In the last decade, there has not been a single year in which spending on health did not rise by more than government spending as a whole. The result was that in the 1993 financial year, health absorbed 15.6 per cent of government spending. In the current financial year we estimate that it will absorb 18.4 per cent. That is not a minor fiscal realignment. It is a massive structural shift. Health’s slice of the fiscal cake has risen by 45 percent in only a decade. Projections are that by 2006, health will be receiving 19.7 per cent of total government spending. That will represent a 60 per cent increase on the 1993 share of government spending.
These are mind-boggling numbers. And yet there is a constant refrain about the under-funded health system, running health on a shoe-string and such like. It is almost accepted as a fact that health has been short-changed, when the record shows that health has been a fiscal winner every year for over a decade regardless of the composition and colour of the government in office.
It is the one thing that eludes me as Minister of Finance: not so much getting health spending under some sort of fiscal control, but how a systematic and sustained diversion of public resources into health seems in a mysterious way to have been accompanied by continued claims of apparent dissatisfaction with the level of that funding.
The bad news is that looking out, I can only see this fiscal pressure getting worse. I offer my sympathies in advance to the Minister of Finance of 2051. Let me explain.
Health needs vary over the life cycle. That is just a fact. Our mothers need a reasonable degree of health care before we are born. We need a reasonable degree of attention until we are five. After that, health needs are modest until we reach the late fifties, when costs start to rise inexorably, and rise very sharply from the 70 plus, and especially from the 85 plus age range.
To give you a feel for this, Treasury estimates that people over 65 make up 12 per cent of the population but consume 39 per cent of health spending. People over 75 make up 5.5 per cent of the population but use 26 per cent of the health vote.
At the moment, the demographic structure is benign in relation to that age profile of need. By historical standards we have relatively few young people, and low fertility rates – in spite of Mai Chen’s best efforts, for which congratulations and best wishes are due. By future standards we have relatively few older citizens. In demographic terms, these should be the cheap years for the health system. By 2051, the proportion of the population over 65 will double. The proportion over 75 will treble. I am not even going to try and do the maths.
The existing array of health provisions has a demographic cost escalator of rather large proportions built into it. What this means for the finance portfolio is that there is a need to discipline expectations and to manage within the rather substantial allocations, and the very substantial increases in those allocations, that have taken place over the last decade. How is another matter.
Internationally, there is a very close correlation between the amounts spent per head on health care, and per capita GDP. There are some outriders, like the USA which spends a lot more on health even in comparison to its higher national income, and Japan, which spends less: presumably because it has a relatively healthy population. The general rule is that as we get richer, we spend more of the extra income on health.

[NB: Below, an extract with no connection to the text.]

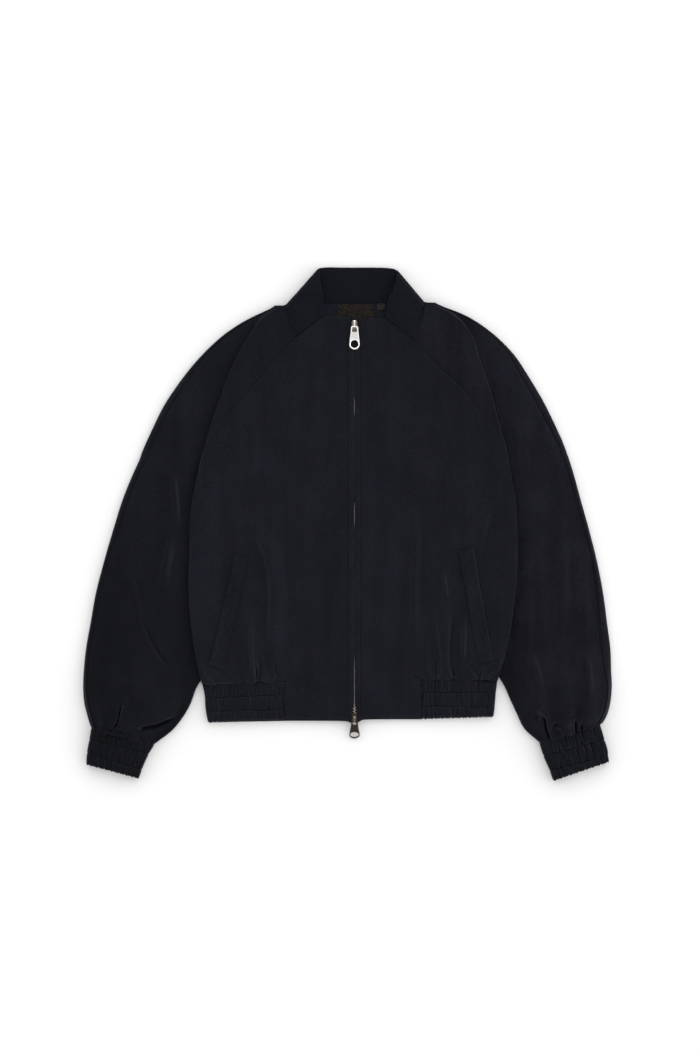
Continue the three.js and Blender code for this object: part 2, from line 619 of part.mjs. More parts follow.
function sideBand(side) {
  const topZ = BAND * 1.5 + 2 * GAP;
  const rows = SIDE_BAND[side].map(({ y, foldX }, i) => {
    const outX = foldX - BAND / 2;
    const tilt = i === SIDE_BAND[side].length - 1 ? BAND_TILT : 0;
    const run = [0, 0.25, 0.5, 0.75].map((t) => {
      const x = mix(HEM_SPLIT[side] + GAP, outX - BAND_ROLL, t);
      return at(x, y + (1 - t) * (side === "left" ? tilt : -tilt), topZ);
    });
    return [
      ...run, at(outX - BAND_ROLL, y, topZ), at(outX, y, (topZ + BAND / 2) / 2),
      at(outX - BAND_ROLL, y, BAND / 2), at(foldX - BAND_TAIL, y, BAND / 2),
    ];
  });
  return onSide(side, rows, BAND);
}

const BACK_HEM = 2.5; // lower edge of the hem in the middle of the back

function bandBack() {
  const edge = (side) => SIDE_BAND[side].map(({ y, foldX }) => [SIGN[side] * (foldX - BAND_TAIL - GAP), y]);
  return plate([...edge("left"), [0, BACK_HEM], ...edge("right").reverse()], 0, CLOTH);
}

function back() {
  const raglan = (side) => UPPER_SLEEVE[side].map((r) => [SIGN[side] * (r.backX - GAP), r.backY - GAP]);
  const sideSeam = (side) => LOWER_FRONT[side]
    .map((r) => [SIGN[side] * (r.ridgeX - SIDE_SEAM - GAP), Math.max(r.y, BAND_TOP[side] + GAP)]);
  const edge = (side) => [...raglan(side), ...sideSeam(side)];
  return plate([...edge("left"), ...edge("right").reverse()], 0, CLOTH);
}

// ---- neck ----
function collar() {
  const half = (side) => HALF_COLLAR[side].map((r) =>
    [0, 0.35, 0.7, 1].map((t) => {
      const roll = r.seamZ > Z_SEAM ? COLLAR_ROLL * Math.sin(Math.PI * t) : 0;
      return at(SIGN[side] * mix(r.seamX, r.freeX, t), mix(r.seamY, r.freeY, t),
        mix(r.seamZ, r.freeZ, t) + roll);
    }));
  return cloth([...half("left"), ...half("right").reverse()], COLLAR);
}

const FACING_Z = CLOTH + GAP;
const LABEL_Z = FACING_Z + TRIM + GAP;

const neckFacing = () => plate(FACING_OUTLINE, FACING_Z, FACING_Z + TRIM);
const neckLabel = () => block(LABEL.x0, LABEL.x1, LABEL.y0, LABEL.y1, LABEL_Z, LABEL_Z + TRIM);
const sizeTab = () =>
  block(SIZE_TAB.x0, SIZE_TAB.x1, SIZE_TAB.y0, SIZE_TAB.y1, LABEL_Z, LABEL_Z + TRIM);

// ---- cuffs ----
// A flattened tube: flat below, rounded at both ends.
const RING = table(["end", "across", "up"], [
  [0, 0, 0.5], [0, 0.3, 0.15], [0, 1, 0], [1, 1, 0], [1, 0.3, 0.15], [1, 0, 0.5], [1, 0.3, 0.85],
  [1, 1, 1], [0.75, 1, 1], [0.5, 1, 1], [0.25, 1, 1], [0, 1, 1], [0, 0.3, 0.85],
]);

function cuff(side) {
  const tall = CUFF_HEIGHT - CUFF;
  const rows = CUFF_ROWS[side].map((r) => {
    const [a, b] = [at(r.inX, r.inY, 0), at(r.outX, r.outY, 0)];
    const dir = b.clone().sub(a).normalize();
    return RING.map(({ end, across, up }) => {
      const inward = end === 0 ? 1 : end === 1 ? -1 : 0;
      const shift = CUFF / 2 + (across * tall) / 2;
      const p = a.clone().lerp(b, end).addScaledVector(dir, inward * shift);
      return at(p.x, p.y, CUFF / 2 + tall * up);
    });
  });
  return onSide(side, rows, CUFF, { loop: true });
}

// ---- zip ----
function zipTape(side) {
  const edges = [SIGN[side] * TAPE.inner, SIGN[side] * TAPE.outer].sort((a, b) => a - b);
  return block(...edges, TAPE.low, TAPE.high, TAPE.z0, TAPE.z1);
}

const zipChain = () => block(-CHAIN.half, CHAIN.half, CHAIN.low, CHAIN.high, CHAIN.z0, CHAIN.z1);

// Slider: two plates joined by the wedge at its leading end, with the bridge that holds the pull.
function slider({ y, toward, bridgeY }) {
  const tip = y + toward * (PLATE.length / 2);
  const tail = y - toward * (PLATE.length / 2);
  const corner = tip - toward * PLATE.corner;
  const outline = [
    [-PLATE.waist, tail], [PLATE.waist, tail], [PLATE.half, y], [PLATE.half, corner],
    [PLATE.waist, tip], [-PLATE.waist, tip], [-PLATE.half, corner], [-PLATE.half, y],
  ];
  if (toward < 0) outline.reverse();
  const near = Math.min(tip, tip - toward * WEDGE.length);
  const span = BRIDGE.length / 2;
  const post = (end) => block(-BRIDGE.half, BRIDGE.half, bridgeY + end * span - BRIDGE.thick / 2,
    bridgeY + end * span + BRIDGE.thick / 2, PLATE.z1 - SINK, BRIDGE.z1);
  return union([
    plate(outline, PLATE.z0, PLATE.z1),
    plate(outline, PLATE.under0, PLATE.under1),
    block(-WEDGE.half, WEDGE.half, near, near + WEDGE.length, PLATE.under0 + SINK, PLATE.z1 - SINK),
    post(-1), post(1),
    block(-BRIDGE.half, BRIDGE.half, bridgeY - span, bridgeY + span, BRIDGE.z1 - BRIDGE.thick, BRIDGE.z1),
  ]);
}

const PULL_STEPS = 6; // corners of a pull's round end

// Pull tab about its pin, lying toward -Y: an eye round the bridge, a neck and a round hole.
function pull(d) {
  const hole = (x, y, r) => new THREE.Path().absarc(x, y, r, 0, 2 * Math.PI, true);
  const eye = new THREE.Path();
  const low = EYE.rim - d.eye;
  eye.moveTo(-EYE.half, -PIN).lineTo(-EYE.half, low).lineTo(EYE.half, low).lineTo(EYE.half, -PIN);
  eye.closePath();
  const round = d.length - d.holeAt;
  const side = [
    [d.neck - 1, PIN], [d.neck, -EYE.shoulder], [d.neck, -d.eye], [d.wide - EYE.rim, -d.holeAt + round / 2],
  ];
  const end = Array.from({ length: PULL_STEPS + 1 }, (_, k) => {
    const turn = (k / PULL_STEPS) * Math.PI;
    return [d.wide * Math.cos(turn), -d.holeAt - round * Math.sin(turn)];
  });
  const outline = [...side, ...end, ...side.map(([x, y]) => [-x, y]).reverse()].reverse();
  return plate(outline, -d.thick / 2, d.thick / 2, [eye, hole(0, -d.holeAt, d.hole)]);
}

// ---- assembly ----
const jacket = new THREE.Group();
const laid = new THREE.Group();
jacket.add(laid);

function add(name, geometry, look, parent = laid) {
  const mesh = new THREE.Mesh(geometry, new THREE.MeshStandardMaterial(look));
  mesh.name = name;
  parent.add(mesh);
  return mesh;
}

function addPull(name, zip, shape, droop, look) {
  const pivot = new THREE.Group();
  pivot.position.set(0, zip.pivotY, PIVOT_Z);
  pivot.rotation.x = droop;
  laid.add(pivot);
  add(name, pull(shape), look, pivot);
}

for (const side of ["left", "right"]) {
  add("front_" + side, front(side), CLOTH_LOOK);
  add("sleeve_front_" + side, sleeveFront(side), CLOTH_LOOK);
  add("sleeve_back_" + side, sleeveBack(side), CLOTH_LOOK);
  add("hem_band_" + side, sideBand(side), CLOTH_LOOK);
  add("cuff_" + side, cuff(side), CLOTH_LOOK);
  add("pocket_welt_" + side, pocketWelt(side), CLOTH_LOOK);
  add("zip_tape_" + side, zipTape(side), TAPE_LOOK);
}
add("back", back(), CLOTH_LOOK);
add("hem_band_back", bandBack(), CLOTH_LOOK);
add("collar", collar(), RIB_LOOK);
add("neck_facing", neckFacing(), CLOTH_LOOK);
add("neck_label", neckLabel(), LABEL_LOOK);
add("size_tab", sizeTab(), TAB_LOOK);
add("zip_chain", zipChain(), TEETH_LOOK);
add("upper_slider", slider(UPPER_ZIP), SILVER_LOOK);
add("lower_slider", slider(LOWER_ZIP), BRASS_LOOK);
addPull("upper_pull", UPPER_ZIP, UPPER_PULL, 0, SILVER_LOOK);
addPull("lower_pull", LOWER_ZIP, LOWER_PULL, LOWER_DROOP, BRASS_LOOK);

// The origin lies on the floor under the middle of the whole jacket.
const box = new THREE.Box3().setFromObject(jacket, true);
laid.position.set(-(box.min.x + box.max.x) / 2, -(box.min.y + box.max.y) / 2, -box.min.z);

export default jacket;
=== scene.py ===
# A bomber jacket laid flat on its back, front up: every cloth piece is a thin shell on its solid's
# form, with its creases listed one by one. Millimetres here: X = 0 on the zip, Y = 0 on the hem, +Y
# toward the collar, +Z up, left and right as seen from above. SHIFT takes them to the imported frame.
import bpy, math
import numpy as np
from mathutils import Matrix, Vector
from mathutils.bvhtree import BVHTree


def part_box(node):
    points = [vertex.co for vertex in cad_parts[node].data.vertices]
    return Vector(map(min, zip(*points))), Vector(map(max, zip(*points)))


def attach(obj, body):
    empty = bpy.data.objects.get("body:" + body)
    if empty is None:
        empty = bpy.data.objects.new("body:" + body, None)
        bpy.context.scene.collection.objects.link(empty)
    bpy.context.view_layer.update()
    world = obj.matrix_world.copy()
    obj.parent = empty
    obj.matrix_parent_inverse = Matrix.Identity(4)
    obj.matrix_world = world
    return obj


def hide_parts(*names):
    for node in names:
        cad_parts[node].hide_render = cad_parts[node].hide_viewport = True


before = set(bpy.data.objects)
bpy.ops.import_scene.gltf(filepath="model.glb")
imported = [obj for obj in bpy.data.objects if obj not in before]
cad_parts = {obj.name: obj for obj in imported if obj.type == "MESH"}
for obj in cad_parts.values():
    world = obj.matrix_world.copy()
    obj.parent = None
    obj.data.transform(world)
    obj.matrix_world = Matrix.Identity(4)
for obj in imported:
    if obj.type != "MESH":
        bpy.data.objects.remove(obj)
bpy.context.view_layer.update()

chain_lo, chain_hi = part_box("zip_chain")
SHIFT = np.array([(chain_lo[0] + chain_hi[0]) * 500, chain_lo[1] * 1000 - 4.2, 0.0])
SIDES = {"left": -1, "right": 1}
RIDGE_DROP = 2.8  # from the ridge of a raglan fold to its under side
CLOTH = 0.95  # wall of the drawn cloth
HALF = 0.6  # half the solid's wall: where the lowest layer's middle lies
LOWEST = 0.04  # no cloth comes nearer to the floor
OVERHEAD = 0.08  # metres: above every piece
FINE = 1.0  # grid steps are this much coarser
SEEDS = {  # of each piece's waves or gathers
    "front_left": 1, "front_right": 2, "sleeve_front_left": 3, "sleeve_front_right": 4,
    "sleeve_back_left": 5, "sleeve_back_right": 6, "back": 7, "collar": 8, "neck_facing": 9,
    "neck_label": 9, "size_tab": 10, "hem_band_left": 11, "hem_band_right": 12,
    "hem_band_back": 13, "cuff_left": 21, "cuff_right": 22}
RIPPLE = 50  # added to the seed for the edge of an elastic piece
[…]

In international terms, New Zealand is already a little above the line: we spend a bit more on health that would be expected in international terms given our current level of national income. And this is despite a relatively favourable demographic structure.
The challenge, therefore, is to grow the health budget by seeing it as a dividend from a better performing economy rather than grow it by wringing even more out of a limited fiscal pool. The fact that New Zealand society has to face up to is that even arithmetically, we cannot go on forever increasing health spending faster than government spending as a whole.
Assuming that we have some consolidation around spending and a degree of confidence that there is a small structural surplus, what are the priorities for Budget 2004 and beyond? There will be a need to continue to build up activity in the core areas of the government’s programme: education, innovation and economic development. In addition to that, we have to make advances in modernising the infrastructure.
Infrastructure is an interesting and complex area. It is vital for social as well as economic reasons. It is, however, provided by a mix of private sector, local, regional and central government initiatives. There are different ways to finance infrastructural development and different ways of recovering the costs of providing services, including, of course, recovery of costs from those who use the service, tolls, fees, levies and the like. Where central government is involved, an upgrade of the infrastructure impacts on the government’s borrowing programme and debt burden in the first instance. For how it affects the operating balance, see all of the above.
This is a vital area but one on which work is very much in progress. The government has set up a high level committee of Ministers – which I chair – to develop policy and coordinate initiatives on infrastructure issues. I have to say that to date we have been driven by the short-term imperatives of the electricity crisis. It is precisely because infrastructure development is inherently long-term with very extended lead times involved, that we must move beyond crisis driven responses to infrastructural inadequacy.
The second area for policy development is income support to families. Our current structure of income supports is a mix of historical accident and band-aid patch-ups. It does remarkably well for a remarkably large section of the population. It is, though, time for a rethink.
The rethink must take account changes in social organisation and work practice so that the family support regime is relevant to the New Zealand of the next twenty years, not the last twenty. I also think that we need to learn from previous modernisations of systems like education, or health. We must not see change in the way supports are delivered as a way to save money. Inevitably, stresses on resources have meant that over time, those operating systems have got the most out of any efficiency gains that might have been inherent in them. If we are serious about a better functioning family support regime, we have to be prepared to put a reasonably healthy amount of new money into it.
As ever, the two big design problems will have to be tackled. Firstly, how to spend money without it going to what economists call the intra-marginal unit: what you and I may see as people who do not need it. Secondly, how do we raise the level of support without deepening and extending poverty traps.
Tough issues. They will be enough to keep me occupied between now and next May. For the present, it is over to you to keep me occupied with questions and comments until the end of this seminar.